Swisher filed a similar lawsuit against judges of the Indiana Court of Appeals earlier this year, which was dismissed pursuant to 28 U.S.C. § 1915A. Swisher v. Indiana Court of Appeals, et al., No. 3:13-CV-512-JD (N.D. Ind. order dated June 6, 2013). He also previously sought federal habeas relief challenging his 2008 state conviction. See Swisher v. Superintendent, No. 3:10-CV-229-RL (N.D. Ind. order dated Sept. 2, 2011.) He appealed the denial of his petition, but the U.S. Court of Appeals for the Seventh Circuit denied his request for a certificate of appealability. Id., DE 33-1. He later filed an unauthorized successive petition attempting to assert new claims, and was told that he could not do so unless he obtained authorization from the Seventh Circuit. Swisher v. Superintendent, No. 3:12-CV-128-TS (N.D. Ind. order dated May 1, 2012.) He appealed this decision too, but the Seventh Circuit once again denied his request for a certificate of appealability. Id., DE 25-9. Swisher was also recently restricted from filing any additional documents in his closed habeas case, after he filed multiple frivolous documents arguing that the case had been wrongly decided. See Swisher, No. 3:10-CV-229-RL, DE 41.

As Swisher was told in his prior lawsuit against the appellate court judges, his claims cannot proceed. The state justices are entitled to absolute immunity for acts performed within their judicial capacity, including any rulings made in connection with Swisher's appeals. See Dawson v. Newman, 419 F.3d 656, 660-61 (7th Cir. 2005). Immunity applies even if, as Swisher alleges, they acted erroneously in denying his request for transcripts and/or an evidentiary hearing. Id. at 661. Moreover, any relief connected with overturning Swisher's state conviction can only be pursued under 28 U.S.C. § 2254, subject to the requirements of the Anti-Terrorism and Effective Death Penalty Act of 1996 ("AEDPA"). See 28 U.S.C. § 2254; Preiser v. Rodriguez, 411 U.S. 475, 488 (1973) (habeas corpus is the exclusive remedy for a state prisoner who challenges the fact or duration of his confinement).

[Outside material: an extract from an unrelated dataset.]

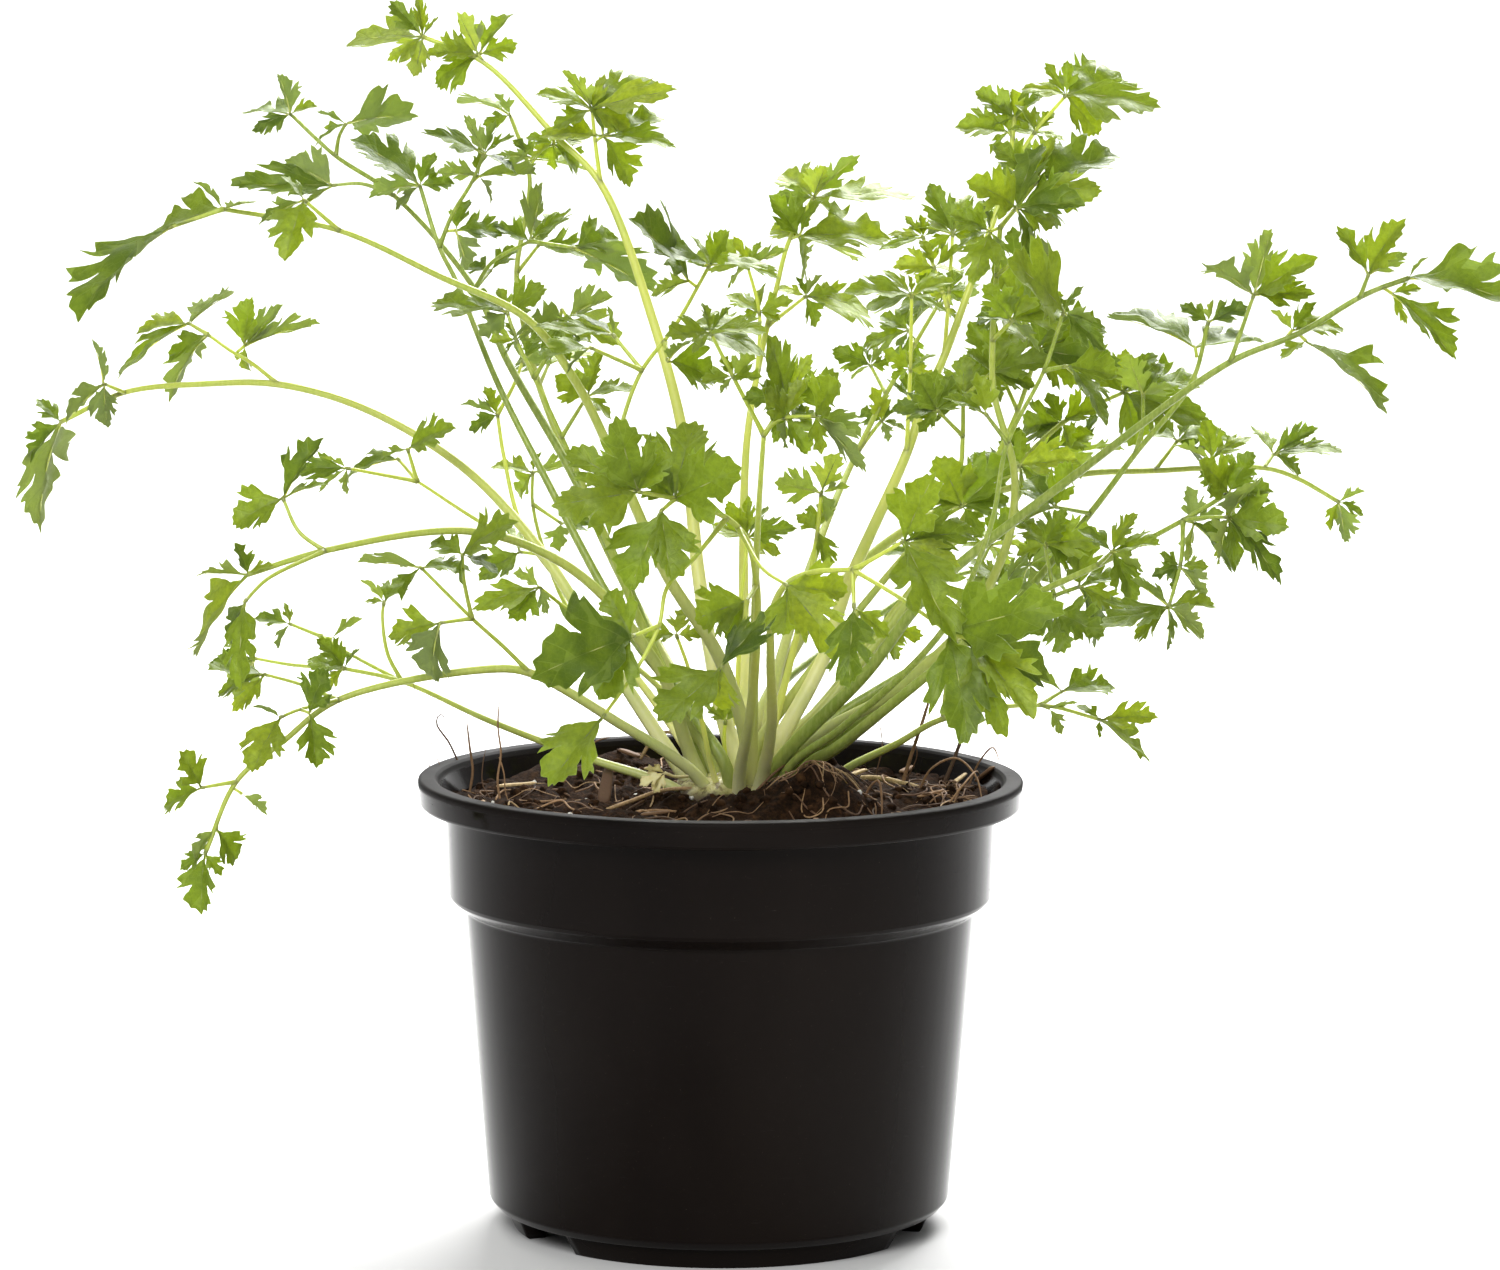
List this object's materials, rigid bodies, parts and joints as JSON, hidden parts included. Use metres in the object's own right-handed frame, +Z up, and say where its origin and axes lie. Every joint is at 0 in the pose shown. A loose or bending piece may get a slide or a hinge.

Swisher argues at length that he is only seeking injunctive relief in this action, however, this claim fares no better. As the Seventh Circuit has explained:

A civil rights suit is no more a proper method of collateral attack on a conviction when an injunction is sought than when damages are sought. The latter route is blocked by Heck and the former by such decisions as Preiser v. Rodriguez, 411 U.S. 475, 487, 500, 93 S.Ct. 1827, 36 L.Ed.2d 439 (1973); Whitlock v. Johnson, 153 F.3d 380, 389 (7th Cir. 1998), and Scruggs v. Moellering, 870 F.2d 376, 379 (7th Cir. 1989).

Hoard v. Reddy,
175 F.3d 531, 532-33 (7th Cir. 1999). In other words, any relief aimed at reopening his post-conviction proceeding or obtaining an evidentiary hearing to challenge his state conviction can only be pursued in a federal habeas proceeding. As stated above, Swisher already pursued federal habeas relief, but he cannot obtain a second bite at the apple simply by recasting his claims. Melton v. United States, 359 F.3d 855, 857 (7th Cir. 2004); see also Williams v. Wisconsin, 336 F.3d 576, 579 (7th Cir. 2003) (observing that "collateral attacks disguised as civil rights actions should be dismissed"). Accordingly, this action will be dismissed. Swisher is cautioned that if he persists in pressing these frivolous claims, he risks the imposition of monetary sanctions and/or filing restrictions.

For the reasons set forth above, the complaint (DE 1) is DISMISSED pursuant to 28 U.S.C. § 1915A.